Для того, чтобы включить скорость, необходимо знать, где и как это делается. Таков простой тест на техническую грамотность, которую протагонист автобиографических романов Виктора Шкловского ставил выше идеологической определенности. «Шоферу важно прежде всего, чтобы машина шла, а не кто на ней едет»[1]. Этому шоферу в мемуарном романе «Сентиментальное путешествие», о котором и пойдет речь в настоящей заметке, всегда уподобляются лучшие военачальники — например, генерал Корнилов, который воевал, потому что война была его работой. Шкловский и себя числил технологом, знающим, «как сделан автомобиль»[2] и оттого равнодушным к «цвету флага над крепостью города»[3]. Поэтому и революция привлекала его как механизм смены, как реализация теории или даже как предельный случай искусства[4] коль скоро это последнее понималось ОПОЯЗом как технология. Шкловский воспринял революцию в терминах автомобилизма, однако управлять ею ни у кого не получилось. То, что выглядело машиной, оказалось стихией.

Первая часть «Сентиментального путешествия», изданная еще в 1921 году под названием «Революция и фронт», вначале противопоставляет гнетущую кустарность царской России и бодрую технологичность наступающей революции, после чего намеренно разрушает эту оппозицию, показывая, как революция захлебнулась из-за недостаточной технической грамотности ее участников.

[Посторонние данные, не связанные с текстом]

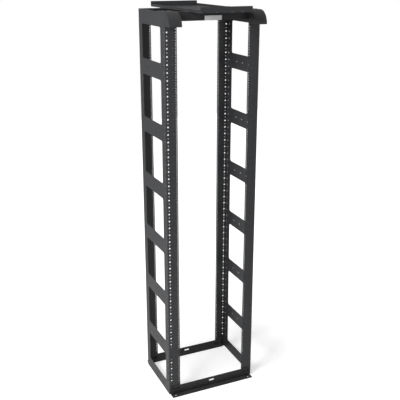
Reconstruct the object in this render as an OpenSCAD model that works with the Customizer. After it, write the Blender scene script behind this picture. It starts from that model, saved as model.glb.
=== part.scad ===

Вторая часть, написанная уже в эмиграции (1922) и знаменательно озаглавленная «Письменный стол», резко обрывает динамику, которой пронизана «Революция и фронт». Метафора машины, устойчивая и частотная для этого текста, остается ключевой для Шкловского еще некоторое время. Так, в «Третьей фабрике» (1926), богатой прямыми и косвенными ламентациями по поводу регламентации искусства и «замерзания» политики, метафора скорости еще бросается в глаза: «Воздух при 100 верстах в час существует, давит. Когда автомобиль сбавляет ход до 76-ти, то давление падает. Это невыносимо. Пустота всасывает. Дайте скорость»[5]. Но уже в «Гамбургском счете» (1928) автомобиль превращается в средство передвижения очеркиста, использующего автопробег для своих путевых заметок, призванных фиксировать успехи социалистического строительства. Автомобиль остается в прошлом — атрибутом революции. В ранней мемуарной прозе машина последовательно выводится Шкловским в качестве основного агента истории, причем как в смысле History, так и Story. Автомобиль и его милитаристская версия — броневик — играет роль своего рода нарративного триггера, без которого сначала не состоялась бы революция, а потом не получился бы текст, чья внутренняя связность обеспечена лишь фигурой рассказчика, а развертывание сюжета — движением в пространстве.

1

Шкловский В. «Еще ничего не кончилось…» М.: Пропаганда, 2002. С. 44.

2

Приведу популярную цитату из Л. Я. Гинзбург, вспоминавшей, как в 1925 году Тынянов говорил о Шкловском: «Виктор — монтер, механик <…> Да, и шофер. Он верит в конструкцию. Он думает, что знает, как сделан автомобиль…» (Гинзбург Л. Тынянов-литературовед (1965, 1974) // Гинзбург Л. Записные книжки. Воспоминания. Эссе. СПб.: Искусство, 2002. С. 451.

3

Шкловский В. Улля, улля, марсиане! // Шкловский В. Ход коня. Москва-Берлин: Геликон, 1923. С. 39.

4

Шкловский вряд ли читал никогда не переводившийся на русский язык трактат фурьериста Габриэля Дезире Лавердана «De la mission de l’art et du role des artistes» (1845), но повлиявшие на него утопические взгляды учителя были широко известны в России с середины XIX века. Именно Лавердан первым употребил термин «авангард» в смысле, который впоследствии взяло на вооружение «левое» революционное искусство. Независимо от конкретной идеологии революция понималась в русском авангарде как трансценденция утопии (подробнее о взглядах Лавердана в связи с Фурье и их связях с движениями начала XX века см.: Calinescu М. Five Faces of Modernity: Modernism, Avant-Garde, Decadence, Kitsch, Postmodernism. 8 th ed. Durham NC: Duke Univ. Press, 2003. P. 106–108).

5

Шкловский В. «Еще ничего не кончилось…». С. 340.